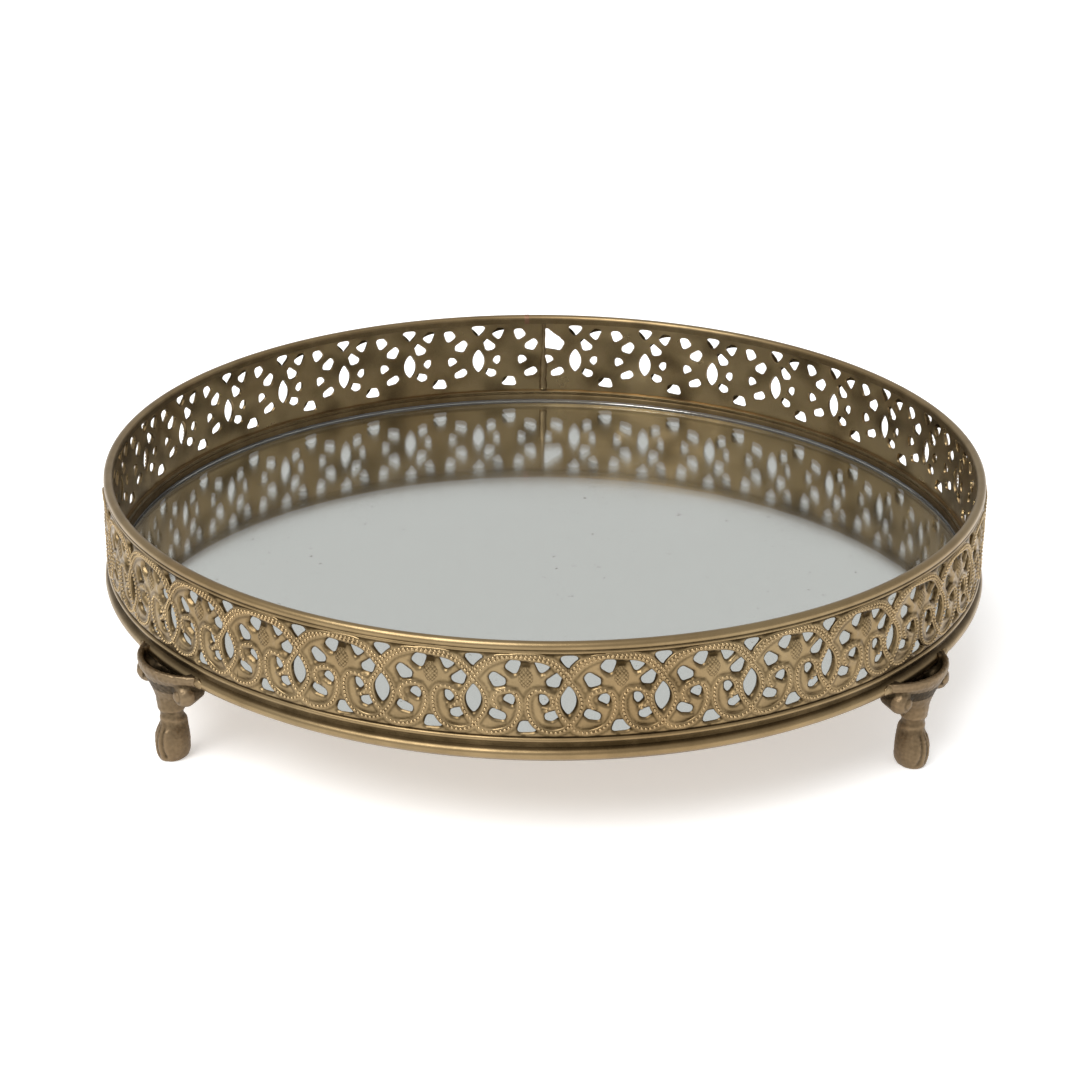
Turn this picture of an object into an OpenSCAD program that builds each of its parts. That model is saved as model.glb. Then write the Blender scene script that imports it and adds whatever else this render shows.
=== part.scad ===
// Round dresser vanity tray: a mirror floor inside a pierced brass gallery, on four paw feet.
// Origin: centre of the tray, on the surface that the feet stand on. The front is -Y.

/* [Tray] */
// Outer diameter of the top rim
rim_d = 260; // [200:1:340]
// Height of the rim's top above the surface
tray_h = 60; // [45:0.5:90]
// Height from the underside of the base moulding to the top of the rim
body_h = 34.2; // [26:0.1:50]

/* [Top rim] */
// Width of the rolled rim
rim_w = 2.8; // [2:0.1:5]
// Height of the rim's plain inner face
rim_h = 2.8; // [2.5:0.1:6]
// Height of the rim's outer side, down to the lip's lower edge
skirt_h = 3.2; // [2.8:0.1:6]
// Radius of the small lip under the roll
rim_lip_r = 0.55; // [0.3:0.05:1]
// Angle of the rim's soldered joint from the front
rim_seam_a = -177; // [-180:1:180]
// Length of the solder in the rim's joint
rim_seam_w = 1.6; // [0.5:0.1:4]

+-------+

• **EXERCISE AIM**: What is needed is an exact copy of the lines from the start of the listing through the line where "body_h = 34.2; // [26:0.1:50]" sits, please, both end lines included and nothing more.

• **SOLUTION TO THIS TASK**:
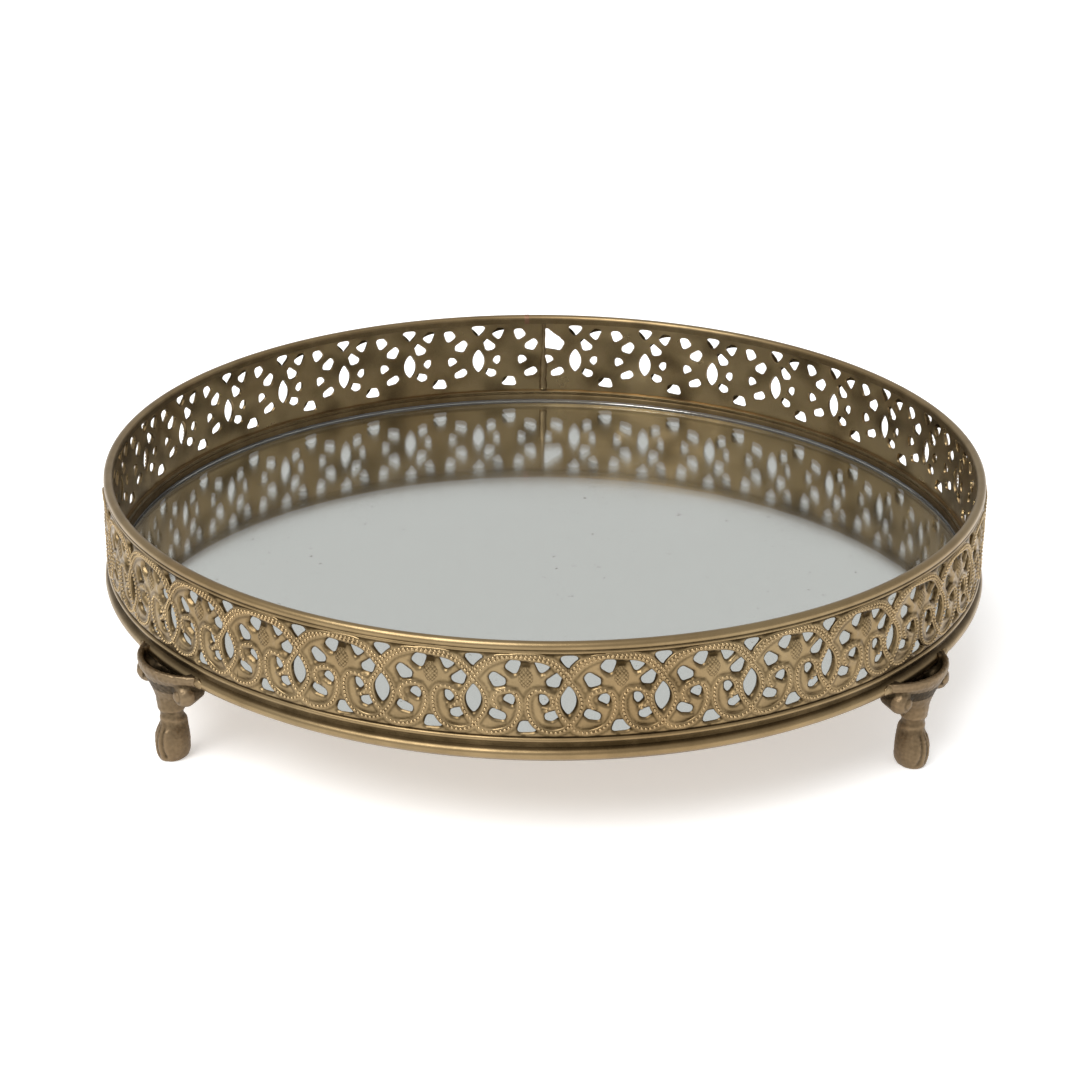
Turn this picture of an object into an OpenSCAD program that builds each of its parts. That model is saved as model.glb. Then write the Blender scene script that imports it and adds whatever else this render shows.
=== part.scad ===
// Round dresser vanity tray: a mirror floor inside a pierced brass gallery, on four paw feet.
// Origin: centre of the tray, on the surface that the feet stand on. The front is -Y.

/* [Tray] */
// Outer diameter of the top rim
rim_d = 260; // [200:1:340]
// Height of the rim's top above the surface
tray_h = 60; // [45:0.5:90]
// Height from the underside of the base moulding to the top of the rim
body_h = 34.2; // [26:0.1:50]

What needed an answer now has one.